[Start Data listing]
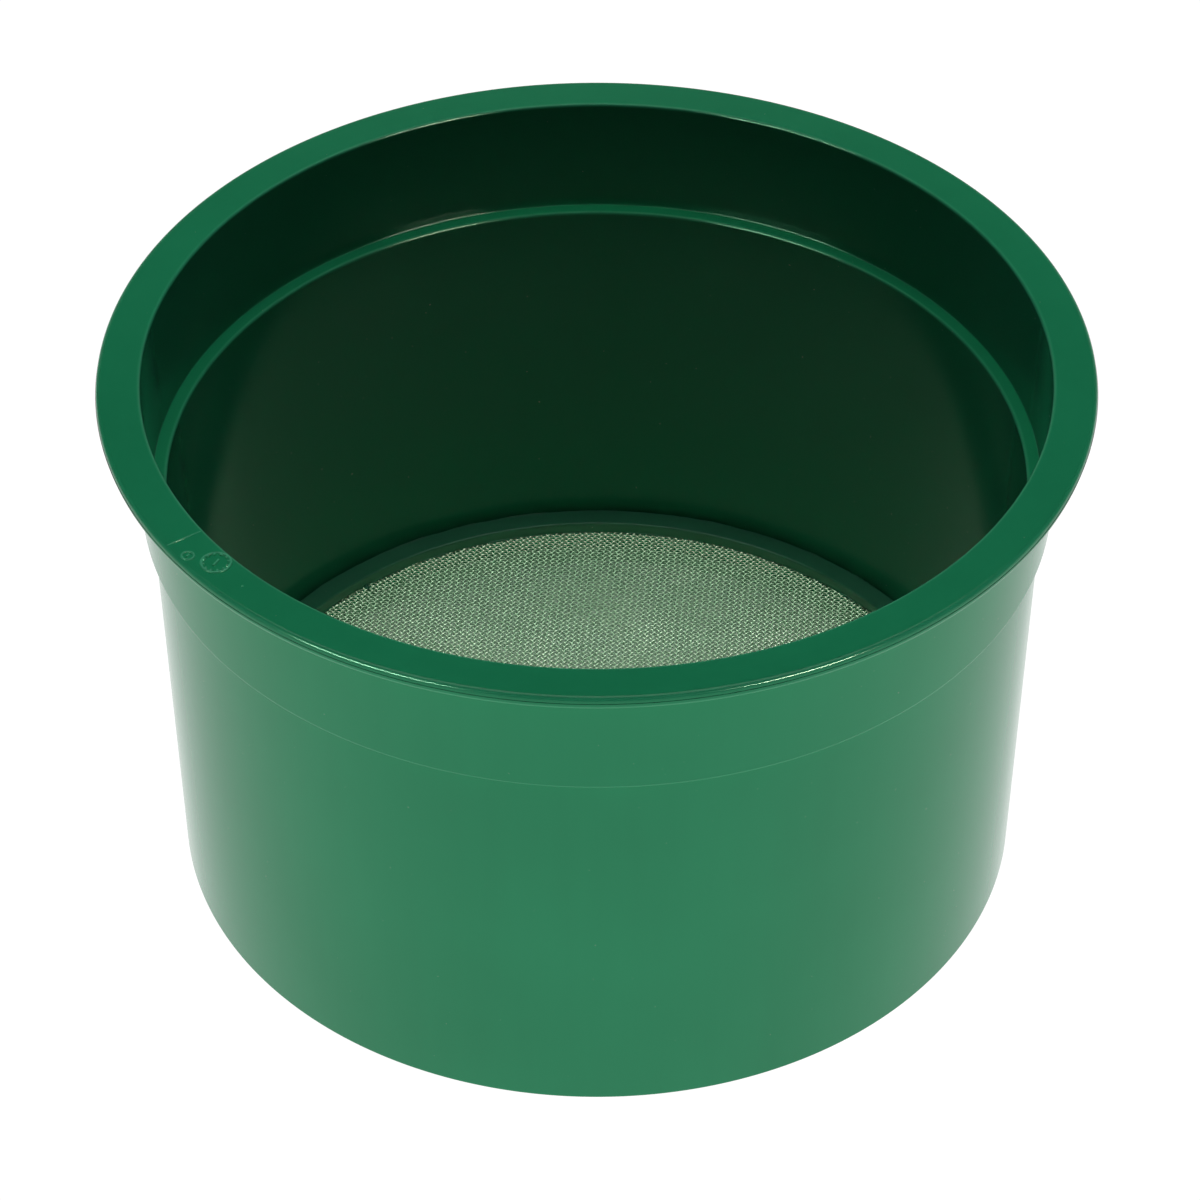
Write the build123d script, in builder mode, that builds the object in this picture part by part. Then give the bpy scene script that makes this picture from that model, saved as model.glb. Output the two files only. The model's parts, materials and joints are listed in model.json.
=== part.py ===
from build123d import *
from math import radians, sqrt, tan
import os

# A round soil sieve. The origin is the centre of the foot's underside, with +Z up.
# X runs along the warp wires of the cloth and Y along the weft wires. Millimetres and degrees.

# Top flange
body_height = 90.0
rim_radius = 76.0
rim_width = 6.7
rim_thickness = 2.2
rim_edge_radius = 0.5
mouth_edge_radius = 0.4

# Collar above the ledge: the foot of another sieve stands inside it
collar_depth = 19.5
collar_thickness = 1.7
collar_draft = 2.2
rim_root_radius = 0.8

# Stacking ledge inside, with the matching step outside
ledge_width = 2.2
ledge_thickness = 2.9
ledge_edge_radius = 0.35
step_edge_radius = 0.4

# Lower wall and foot
wall_thickness = 2.6
wall_draft = 1.65
foot_edge_radius = 0.3
skirt_root_radius = 0.5

# Inward flange that carries the cloth
seat_height = 6.1
seat_thickness = 2.0
seat_width = 3.7

# Retaining ring
ring_width = 3.6
ring_thickness = 2.5
ring_lip_width = 0.6
ring_edge_radius = 0.3
ring_clearance = 0.1

# Woven wire cloth, as two layers of straight wires
wire_diameter = 0.28
wire_pitch = 0.78
wire_gap = 0.02
cloth_edge_clearance = 0.3

# Moulding marks that stand up from the top flange: a date clock by the mouth, a gate ring by the outer edge
mark_height = 0.15
mark_line = 0.25
clock_radius = 2.3
clock_angle = 180.0
clock_ticks = 12
clock_tick_length = 0.5
clock_pointer_length = 1.9
gate_radius = 1.0
gate_margin = 0.2
gate_angle = 177.0

# Radii and heights that follow from the sizes above
mouth_radius = rim_radius - rim_width
rim_underside = body_height - rim_thickness
ledge_height = body_height - collar_depth
step_height = ledge_height - ledge_thickness
collar_slope = tan(radians(collar_draft))
wall_slope = tan(radians(wall_draft))
ledge_outer_radius = mouth_radius - collar_depth * collar_slope
ledge_inner_radius = ledge_outer_radius - ledge_width
step_outer_radius = ledge_outer_radius + collar_thickness
rim_root = step_outer_radius + (rim_underside - step_height) * collar_slope
clock_place_radius = mouth_radius + mouth_edge_radius + clock_radius
gate_place_radius = rim_radius - rim_edge_radius - gate_margin - gate_radius


def inner_wall_radius(height):
    return ledge_inner_radius - (ledge_height - height) * wall_slope


def outer_wall_radius(height):
    return inner_wall_radius(height) + wall_thickness


seat_outer_radius = inner_wall_radius(seat_height)
seat_inner_radius = seat_outer_radius - seat_width
seat_underside = seat_height - seat_thickness


def corner(outline, height, outermost):
    """The outline's vertex at a height that lies furthest out, or furthest in."""
    row = outline.vertices().filter_by_position(Axis.Y, height - 0.01, height + 0.01)
    ordered = row.sort_by(Axis.X)
    return ordered[-1] if outermost else ordered[0]


# Sieve body: one moulding, turned about Z
with BuildPart() as sieve_body:
    with BuildSketch(Plane.XZ) as wall_section:
        with BuildLine():
            Polyline(
                (inner_wall_radius(0), 0),
                (outer_wall_radius(0), 0),
                (outer_wall_radius(step_height), step_height),
                (step_outer_radius, step_height),
                (rim_root, rim_underside),
                (rim_radius, rim_underside),
                (rim_radius, body_height),
                (mouth_radius, body_height),
                (ledge_outer_radius, ledge_height),
                (ledge_inner_radius, ledge_height),
                (seat_outer_radius, seat_height),
                (seat_inner_radius, seat_height),
                (seat_inner_radius, seat_underside),
                (inner_wall_radius(0), seat_underside),
                close=True,
            )
        make_face()
        fillet(corner(wall_section, 0, True), foot_edge_radius)
        fillet(corner(wall_section, 0, False), foot_edge_radius)
        fillet(corner(wall_section, seat_underside, True), skirt_root_radius)
        fillet(corner(wall_section, step_height, True), step_edge_radius)
        fillet(corner(wall_section, ledge_height, False), ledge_edge_radius)
        fillet(corner(wall_section, rim_underside, False), rim_root_radius)
        fillet(corner(wall_section, rim_underside, True), rim_edge_radius)
        fillet(corner(wall_section, body_height, True), rim_edge_radius)
        fillet(corner(wall_section, body_height, False), mouth_edge_radius)
    revolve(axis=Axis.Z)
    # The date clock has plain ticks and a pointer, and the gate mark is a bare ring
    with BuildSketch(Plane.XY.offset(body_height)):
        with PolarLocations(clock_place_radius, 1, start_angle=clock_angle):
            Circle(clock_radius)
            Circle(clock_radius - mark_line, mode=Mode.SUBTRACT)
            with PolarLocations(clock_radius - mark_line - clock_tick_length / 2, clock_ticks):
                Rectangle(clock_tick_length, mark_line)
            Rectangle(clock_pointer_length, mark_line)
        with PolarLocations(gate_place_radius, 1, start_angle=gate_angle):
            Circle(gate_radius)
            Circle(gate_radius - mark_line, mode=Mode.SUBTRACT)
    extrude(amount=mark_height)

# Retaining ring: its lip stands on the seat flange outside the cloth, and its flat presses the cloth down
cloth_thickness = 2 * wire_diameter + 3 * wire_gap
ring_outer_radius = seat_outer_radius - ring_clearance
ring_inner_radius = ring_outer_radius - ring_width
ring_top = seat_height + ring_thickness
lip_inner_radius = ring_outer_radius - ring_lip_width

with BuildPart() as retaining_ring:
    with BuildSketch(Plane.XZ) as ring_section:
        with BuildLine():
            Polyline(
                (ring_inner_radius, seat_height + cloth_thickness),
                (lip_inner_radius, seat_height + cloth_thickness),
                (lip_inner_radius, seat_height),
                (ring_outer_radius, seat_height),
                (inner_wall_radius(ring_top) - ring_clearance, ring_top),
                (ring_inner_radius, ring_top),
                close=True,
            )
        make_face()
        fillet(corner(ring_section, ring_top, True), ring_edge_radius)
        fillet(corner(ring_section, ring_top, False), ring_edge_radius)
    revolve(axis=Axis.Z)

# Wire cloth: parallel wires, each cut off on the circle of the cloth's edge, laid once each way
cloth_radius = lip_inner_radius - cloth_edge_clearance
wires_each_side = int(cloth_radius / wire_pitch)
warp_height = seat_height + wire_gap + wire_diameter / 2
weft_height = warp_height + wire_diameter + wire_gap


def wire_along_x(offset):
    length = 2 * sqrt(cloth_radius**2 - offset**2)
    return Pos(0, offset, 0) * Rot(0, 90, 0) * Cylinder(wire_diameter / 2, length)


wires = [wire_along_x(line * wire_pitch) for line in range(-wires_each_side, wires_each_side + 1)]

with BuildPart() as warp_wires:
    with Locations((0, 0, warp_height)):
        add(wires)

with BuildPart() as weft_wires:
    with Locations((0, 0, weft_height)):
        add(wires, rotation=(0, 0, 90))

# Labels and files
sieve_body.part.label = "sieve_body"
retaining_ring.part.label = "retaining_ring"
warp_wires.part.label = "warp_wires"
weft_wires.part.label = "weft_wires"

os.makedirs("parts", exist_ok=True)
export_step(sieve_body.part, "parts/sieve_body.step")
export_step(retaining_ring.part, "parts/retaining_ring.step")
export_step(warp_wires.part, "parts/warp_wires.step")
export_step(weft_wires.part, "parts/weft_wires.step")
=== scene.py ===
import json
import math

import bmesh
import bpy
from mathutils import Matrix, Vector

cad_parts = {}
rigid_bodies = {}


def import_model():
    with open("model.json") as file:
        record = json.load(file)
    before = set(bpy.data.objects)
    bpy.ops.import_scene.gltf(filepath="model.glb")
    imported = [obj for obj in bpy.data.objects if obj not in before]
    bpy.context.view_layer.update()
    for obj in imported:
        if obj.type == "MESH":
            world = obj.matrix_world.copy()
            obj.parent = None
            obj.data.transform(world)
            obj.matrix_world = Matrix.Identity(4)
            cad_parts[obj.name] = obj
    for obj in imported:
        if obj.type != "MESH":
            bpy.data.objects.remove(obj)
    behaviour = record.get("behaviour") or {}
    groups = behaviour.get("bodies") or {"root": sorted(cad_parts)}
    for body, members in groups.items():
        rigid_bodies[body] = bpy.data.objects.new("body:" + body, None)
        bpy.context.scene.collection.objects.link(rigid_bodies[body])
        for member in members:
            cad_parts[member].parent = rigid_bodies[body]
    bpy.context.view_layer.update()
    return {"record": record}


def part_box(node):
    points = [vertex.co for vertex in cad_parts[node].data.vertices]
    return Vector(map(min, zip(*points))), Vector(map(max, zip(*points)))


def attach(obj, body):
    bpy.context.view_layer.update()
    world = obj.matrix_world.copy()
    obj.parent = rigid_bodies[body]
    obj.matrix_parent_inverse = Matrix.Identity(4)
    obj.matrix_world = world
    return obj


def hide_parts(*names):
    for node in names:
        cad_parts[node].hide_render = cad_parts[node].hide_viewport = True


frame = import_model()
print("frame loaded")


# shader and geometry maths is written as an expression on wrapped sockets
class Wire:
    def __init__(self, maker, socket):
        self.maker = maker
        self.socket = socket

    def maths(self, operation, first, second):
        return self.maker.node("ShaderNodeMath", {"operation": operation}, {0: first, 1: second})

    def __add__(self, other):
        return self.maths("ADD", self, other)

    def __radd__(self, other):
        return self.maths("ADD", other, self)

    def __sub__(self, other):
        return self.maths("SUBTRACT", self, other)

    def __rsub__(self, other):
        return self.maths("SUBTRACT", other, self)

    def __mul__(self, other):
        return self.maths("MULTIPLY", self, other)

    def __rmul__(self, other):
        return self.maths("MULTIPLY", other, self)

    def __truediv__(self, other):
        return self.maths("DIVIDE", self, other)

    def __pow__(self, other):
        return self.maths("POWER", self, other)

    def __gt__(self, other):
        return self.maths("GREATER_THAN", self, other)


class Maker:
    def __init__(self, tree):
        self.tree = tree
        tree.nodes.clear()

    def node(self, kind, settings, sockets, output=0):
        made = self.tree.nodes.new(kind)
        for name, value in settings.items():
            setattr(made, name, value)
        for name, value in sockets.items():
            if isinstance(value, Wire):
                self.tree.links.new(value.socket, made.inputs[name])
            else:
                made.inputs[name].default_value = value
        return Wire(self, made.outputs[output]) if len(made.outputs) else None

    def maths(self, operation, first, second=0.0):
        return self.node("ShaderNodeMath", {"operation": operation}, {0: first, 1: second})

    def between(self, value, low, high, newLow=0.0, newHigh=1.0):
        return self.node("ShaderNodeMapRange", {}, {0: value, 1: low, 2: high, 3: newLow, 4: newHigh})

    def noise(self, place, scale, detail=2.0, roughness=0.5):
        return self.node("ShaderNodeTexNoise", {},
                         {"Vector": place, "Scale": scale, "Detail": detail, "Roughness": roughness})


# a Geometry Nodes tree with named inputs, which ends in Realize Instances and Set Material
class Tree(Maker):
    def __init__(self, name, kinds):
        tree = bpy.data.node_groups.new(name, "GeometryNodeTree")
        super().__init__(tree)
        wanted = {"Geometry": "Geometry", "Material": "Material", **kinds}
        for label, kind in wanted.items():
            tree.interface.new_socket(label, in_out="INPUT", socket_type="NodeSocket" + kind)
        tree.interface.new_socket("Geometry", in_out="OUTPUT", socket_type="NodeSocketGeometry")
        entry = tree.nodes.new("NodeGroupInput")
        self.given = {socket.name: Wire(self, socket) for socket in entry.outputs if socket.name}

    def end(self, geometry):
        smooth = self.node("GeometryNodeSetShadeSmooth", {}, {"Geometry": geometry})
        real = self.node("GeometryNodeRealizeInstances", {}, {"Geometry": smooth})
        coated = self.node("GeometryNodeSetMaterial", {},
                           {"Geometry": real, "Material": self.given["Material"]})
        self.node("NodeGroupOutput", {}, {"Geometry": coated})
        return self.tree


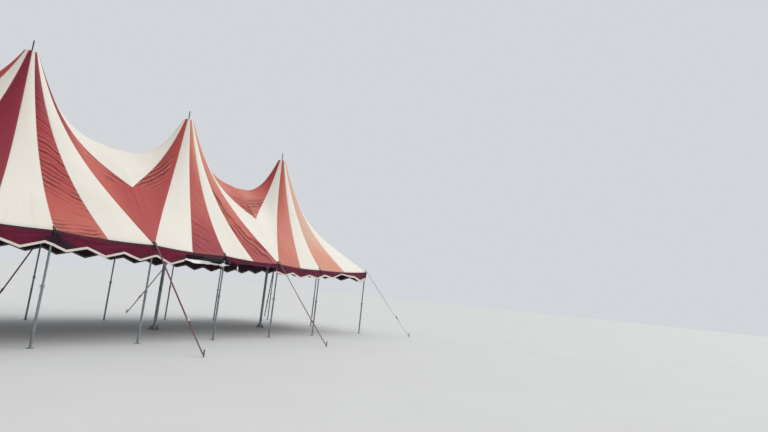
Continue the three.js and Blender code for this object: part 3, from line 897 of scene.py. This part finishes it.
[End Data listing]
*Written exercise:*
Return exactly, and only, the lines from the one containing "obj.matrix_world = world" down to the one containing "self.socket = socket", with both of those lines included.

*Result:*
    obj.matrix_world = world
    return obj


def hide_parts(*names):
    for node in names:
        cad_parts[node].hide_render = cad_parts[node].hide_viewport = True


frame = import_model()
print("frame loaded")


# shader and geometry maths is written as an expression on wrapped sockets
class Wire:
    def __init__(self, maker, socket):
        self.maker = maker
        self.socket = socket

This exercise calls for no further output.